Yesterday ended up being crazy for me. It started off very well but slipped away around lunch. It was funny that in the morning I posted how normal things have been, spiritually, physical, emotionally. Everything was just fine.
About a half hour after the post, I had this overwhelming feeling that I had not given my writing my all. That in some way I had failed you, the reader, by not allowing the Spirit to work through me and give you something worthwhile. The message in my head was failure.
This I recogognized as not a good place to be again. I immediately began to walk and speak with God about it. Working thorugh in my head and heart where I was. I knew that the feeling wasn't right and I turned in the right direction.
After returning to my desk I did the next thing that I find helpful for me, I started to write emails to family and close friends. My wife was the first. For her she recieves the most inner thoughts that I have. I call them random emails for her, and she never responds to them formally. In them, I feel as if I am giving testimony to her. Keeping her close to what is going on with me. I believe that over these past few months these emails have served to keep us close as husband and wife.
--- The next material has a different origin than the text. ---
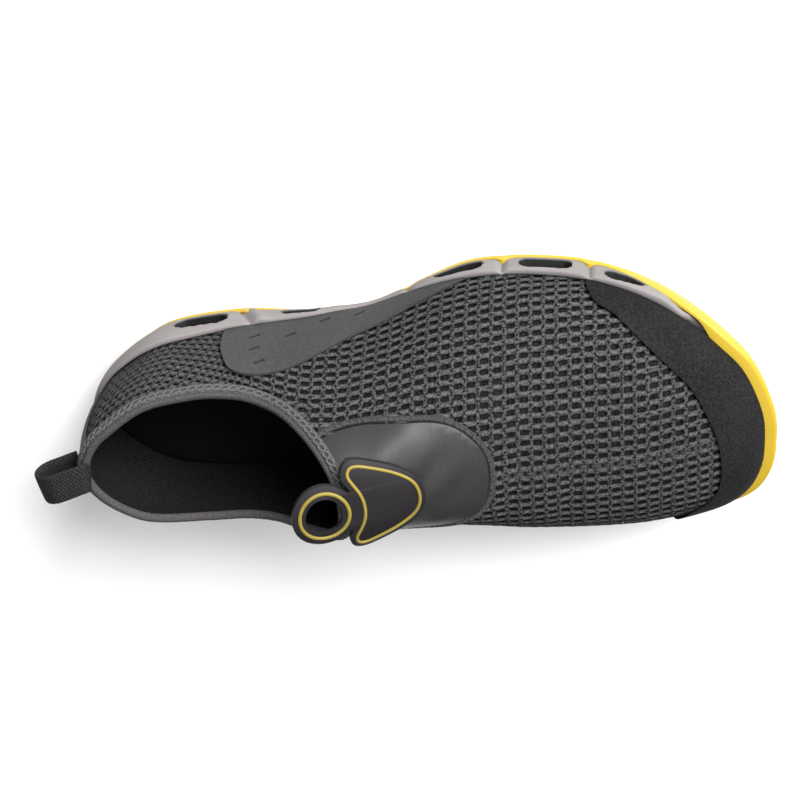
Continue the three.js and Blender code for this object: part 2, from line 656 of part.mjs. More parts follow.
function makeGrooves() {
  return GROOVES.flatMap((at) =>
    [1, -1].map((side) => {
      const place = edgePlace(side, at);
      const half = GROOVE_WIDTH / 2;
      const corners = [
        new THREE.Vector2(-half, 1),
        new THREE.Vector2(half, 1),
        new THREE.Vector2(0, -GROOVE_DEPTH),
      ];
      const shape = new THREE.Shape(corners);
      const geometry = new THREE.ExtrudeGeometry(shape, { depth: ABOVE_ALL, bevelEnabled: false });
      geometry.rotateZ(Math.atan2(place.normal.y, place.normal.x) - Math.PI / 2);
      geometry.translate(place.x, place.y, lipZ(place.x) + GAP / 2);
      return solidFrom(geometry);
    }),
  );
}

function makeMidsole() {
  const cup = loft((rib) => {
    const rim = cupZ(rib.edgeX);
    const shoulder = Math.min(lipZ(rib.edgeX) + GAP, rim - 1.2);
    const foot = floorZ(rib.edgeX) + LUG;
    const outside = (z, inset) => {
      const side = sideReach(rib, (z - foot) / (rimZ(rib.edgeX) - foot)) - 0.4;
      const inside = lipInside(rib, z) - SEAT_GAP;
      return lerp(inside, side, overhangShare(rib.edgeX)) - inset;
    };
    return [
      onRib(rib, 0, (x) => plateZ(x) + GAP),
      onRib(rib, lipInside(rib, 0) - SEAT_GAP, (x) => plateZ(x) + GAP),
      onRib(rib, lipInside(rib, shoulder) - SEAT_GAP, shoulder),
      onRib(rib, outside(shoulder, 0), shoulder),
      onRib(rib, outside(lerp(shoulder, rim, 0.5), 0), lerp(shoulder, rim, 0.5)),
      onRib(rib, outside(rim, 0.2), rim - 0.6),
      onRib(rib, outside(rim, 0.8), rim),
      onRib(rib, rib.reach - rib.welt + GAP, rim),
      onRib(rib, rib.reach - rib.welt + GAP, bedZ),
      onRib(rib, 0, bedZ),
    ];
  });
  return cup.subtract(Manifold.union([...makePorts(), ...makeGrooves()]));
}

// The pull tab lies on the ridge of the instep: a shield-shaped plate and a finger ring that
// stands over the collar's front edge. Its own frame has x down the slope to the toe, z off it.
const TAB_THICKNESS = 2.2;
const TAB_BEAD = 0.7;
const TAB_BEAD_WIDTH = 1.7;
const TAB_BEND = 42; // radius of the plate's bend across the foot
const RING_RADIUS = 13.5;
const RING_HOLE = 7.6;
const RING_LINE = 10;
const SHIELD_LENGTH = 30;
const SHIELD_HALF = 16.5;
const RING_X = 67; // the ring's centre, from the heel's centre
const RING_Y = -6.3;
const TAB_LIFT = 2.9; // the tab's underside over the ridge there
const TAB_TURN = 4; // degrees that the tab is turned seen from above

function shieldOutline(inset) {
  const front = RING_RADIUS + SHIELD_LENGTH - inset;
  const half = SHIELD_HALF - inset;
  const outline = new THREE.Shape();
  const back = RING_RADIUS * 0.35 + inset;
  outline.moveTo(back + 2, half - 3);
  outline.lineTo(back + 4, half);
  outline.quadraticCurveTo(front - 4, half - 1, front, half * 0.35);
  outline.quadraticCurveTo(front + 1.5, 0, front, -half * 0.35);
  outline.quadraticCurveTo(front - 4, -half + 1, back + 4, -half);
  outline.lineTo(back + 2, -half + 3);
  outline.quadraticCurveTo(back + RING_RADIUS * 0.9, 0, back + 2, half - 3);
  return outline.getPoints(5).slice(0, -1).reverse();
}
function disc(radius, height) {
  const geometry = new THREE.CylinderGeometry(radius, radius, height, 24);
  geometry.rotateX(Math.PI / 2);
  return solidFrom(geometry);
}
const TAB_TALL = 30;
function bentSheet(low, high) {
  const tube = (radius) => {
    const geometry = new THREE.CylinderGeometry(radius, radius, 90, 56);
    geometry.rotateZ(Math.PI / 2);
    geometry.translate(20, 0, -TAB_BEND);
    return solidFrom(geometry);
  };
  return tube(TAB_BEND + high).subtract(tube(TAB_BEND + low));
}
function makePullTab() {
  const shield = planPrism(shieldOutline(0), -TAB_TALL, TAB_TALL);
  const ring = disc(RING_RADIUS, 2 * TAB_TALL);
  const hole = disc(RING_HOLE, 3 * TAB_TALL);
  const plate = shield.add(ring).subtract(hole).intersect(bentSheet(0, TAB_THICKNESS));
  const shieldBead = planPrism(shieldOutline(2), -TAB_TALL, TAB_TALL)
    .subtract(planPrism(shieldOutline(2 + TAB_BEAD_WIDTH), -2 * TAB_TALL, 2 * TAB_TALL))
    .subtract(disc(RING_RADIUS, 4 * TAB_TALL));
  const ringBead = disc(RING_LINE, 2 * TAB_TALL).subtract(disc(RING_LINE - TAB_BEAD_WIDTH, 3 * TAB_TALL));
  const beads = shieldBead.add(ringBead).intersect(bentSheet(TAB_THICKNESS - 0.2, TAB_THICKNESS + TAB_BEAD));
  const tail = RING_X + SHIELD_LENGTH;
  const slope = Math.atan2(crownZ(RING_X) - crownZ(tail), SHIELD_LENGTH);
  const place = new THREE.Matrix4()
    .makeTranslation(RING_X, RING_Y, crownZ(RING_X) + TAB_LIFT)
    .multiply(new THREE.Matrix4().makeRotationZ(THREE.MathUtils.degToRad(TAB_TURN)))
    .multiply(new THREE.Matrix4().makeRotationY(slope));
  return plate.add(beads).transform(place.elements);
}

// Webbing loop at the back of the heel, a flat strap bent to a D in the side view
const LOOP_REACH = 16;
const LOOP_HEIGHT = 15;
const LOOP_WIDTH = 13;
const LOOP_RISE = 5; // how far the loop stands over the collar's back
const LOOP_SHIFT = -1.5; // to the big-toe side
const STRAP = 1.5;
function makePullLoop() {
  const root = -HEEL_CENTRE + 6;
  const dShape = (inset) => {
    const half = LOOP_HEIGHT / 2 - inset;
    const points = [new THREE.Vector2(root, -half), new THREE.Vector2(root, half)];
    for (let i = 0; i <= 8; i++) {
      const turn = Math.PI / 2 + (Math.PI * i) / 8;
      const centre = -HEEL_CENTRE - LOOP_REACH + LOOP_HEIGHT / 2;
      points.push(new THREE.Vector2(centre + half * Math.cos(turn), half * Math.sin(turn)));
    }
    return points.map((p) => new THREE.Vector2(p.x, p.y + COLLAR_HEIGHT - LOOP_HEIGHT / 2 + LOOP_RISE));
  };
  const outside = sidePrism(dShape(0), LOOP_SHIFT - LOOP_WIDTH / 2, LOOP_SHIFT + LOOP_WIDTH / 2);
  const inside = sidePrism(dShape(STRAP), LOOP_SHIFT - LOOP_WIDTH, LOOP_SHIFT + LOOP_WIDTH);
  return outside.subtract(inside).subtract(lastForm(OVERLAY + 2 * GAP, 0));
}

const shoe = new THREE.Group();
shoe.add(meshFrom("outsole", makeOutsole(), MATERIALS.rubber_yellow));
shoe.add(meshFrom("midsole", makeMidsole(), MATERIALS.foam_grey));
shoe.add(meshFrom("insole", makeInsole(), MATERIALS.lining));
shoe.add(meshFrom("upper", makeUpper(), MATERIALS.knit));
shoe.add(meshFrom("instep_panel", makeInstepPanel(), MATERIALS.stretch));
shoe.add(meshFrom("collar_binding", makeBinding(), MATERIALS.binding));
shoe.add(meshFrom("toe_cap", makeToeCap(), MATERIALS.film_black));
shoe.add(meshFrom("side_film_outer", makeSideFilm(1), MATERIALS.film_grey));
shoe.add(meshFrom("side_film_inner", makeSideFilm(-1), MATERIALS.film_grey));
shoe.add(meshFrom("heel_stay", makeHeelStay(), MATERIALS.film_grey));
shoe.add(meshFrom("pull_tab", makePullTab(), MATERIALS.tab_rubber));
shoe.add(meshFrom("pull_loop", makePullLoop(), MATERIALS.webbing));

export default shoe;
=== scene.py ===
# %% [markdown]
# # A slip-on walking shoe, dressed over its CAD frame
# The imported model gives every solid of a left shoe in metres: sole, midsole, insole, a hollow
# upper, films, binding, tab and loop. Those solids are made of large flat facets. This file lays
# a finer skin over each of them, from the same sizes, so nothing has to be fitted by eye.

# %% Load the frame
import math
from functools import partial

import bmesh
import bpy
import numpy as np
from mathutils import Matrix, Vector


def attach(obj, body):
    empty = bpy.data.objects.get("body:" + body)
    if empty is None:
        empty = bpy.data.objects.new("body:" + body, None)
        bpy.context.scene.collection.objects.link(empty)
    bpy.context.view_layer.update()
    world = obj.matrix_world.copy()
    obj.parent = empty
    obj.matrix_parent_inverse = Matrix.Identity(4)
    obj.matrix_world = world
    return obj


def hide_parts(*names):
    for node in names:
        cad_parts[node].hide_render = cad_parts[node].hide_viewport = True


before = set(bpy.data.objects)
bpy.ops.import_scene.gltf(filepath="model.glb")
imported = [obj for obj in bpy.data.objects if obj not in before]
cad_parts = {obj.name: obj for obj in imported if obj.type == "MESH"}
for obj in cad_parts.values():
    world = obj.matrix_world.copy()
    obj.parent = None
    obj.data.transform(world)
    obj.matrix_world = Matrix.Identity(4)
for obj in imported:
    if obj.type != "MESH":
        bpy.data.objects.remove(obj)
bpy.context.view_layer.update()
MM = 0.001
print("nodes:", sorted(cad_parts))

# %% [markdown]
# ## The last
# A shoe is built over a last, a solid foot form. Here the last is a rule: plan lines called ribs
# leave a spine under the foot, fan out round the heel and the toe, and each rib carries one
# rounded section from the sole's rim up to the ridge. The tables are those of the CAD source.
# A rule was chosen over sculpting because every layer, from lining to film, can be asked for at
# its own distance from the same surface.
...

The next email was to my accountability group. A open email to all of the men which I laid out to them some of the things I needed them to be in prayer for and to help facilitate our accountability. Again, this also serves as a testimony of sorts and to clear my heart of some of the garbage.
The last two emails were tpo my children. Just things I think about for each one of them, encouragement and expressions of love. When you conduct parental rights over the phone you miss out on the physical aspects of it. It is hard to hug your children from so far away so every now and then I have to write my hugs out in words. I also trry to say important things in case I don't have another chance. I want my last thought stto them to be positive and memorable.
At lunch I descided that the best thing to do would be to fellowship with friends so I set myself to go to the Chapel and sit with Richard. Just before leaving Rosvund, my new Logistics Coordinator, came to speak with me. As we talked I mentioned that I was going to the Chapel and he asked if he could come with me. Sure, why not, thinking that God was giving me opportunity. He wanted to see what it was like.
Within a minute or two Rosvund stated that he had heard me say to somebody that I was Christian, not Catholic. He explained that he to was a Christian, and Catholic Orthodox Christian and he was wondering why I made the distiction. As we walked I began to speak about Constantine and the Roman Empirer. Then I moved into Luther and the Reformation. Grace by faith verses works. This conversation brought us to the Chapel where Richard was just opening the door.
We all sat for a while and the conversation continued as to the differences and similarities to our faiths. All the while it was nice and reassuring. In a big way this was what my heart needed, and opportunity to share and share openly with others. This is Discipleship and wittness and I believe that when you are in the midst of this and the Spirit is leading the conversation it is just wonderful.
In the end, as Rosvund was going to get lunch, I told them both about my day. how it had started of ok but just before lunch I felt off, that I was having a little attck and I needed to work through the isssues. With this I had started off by confessing and opening up my heart to those that were close to me. I poured out to them as trusted friends. Then I descided to go and have some Discipleship and fellowship and without warning Rosvund came up and then came along having a great conversation of faith with him to boot. All of this I explained was a gift from God as I walked in faithfulness to Him. Nothing huge but a gift to help uplift me.
I thanked them both and then Rosvund left. Richard and I were able to speak for a while and had again a good conversation like we had had in the past. He is actually getting ready to leave in March along with the rest of the Unit, Chaplin Johnson included so our time is becoming limited. We finished up lunch time and said our so longs.
The day turned around, it became very busy and it was very triing on me. The best laid plans for my part of the move from the West Side fell apart. Through it I worked however and by 930 last night had accomplished a lot of the move that I needed to get done. It was rewarding but wearing. I am glad however that I had shed the garbage and turned to God. I was able to stay focussed and do what I do, solve issues and move things. I am thankful to Him that I was able also to see blessing that he had. Also glad that I stuck it to Statn a bit.
Lord, thank you for the guiding hand that you offer all of us. We can either choose to follow it, looking towards you, or not. We can walk in our garbage or get rid of it appropriately. May we all, Follow you.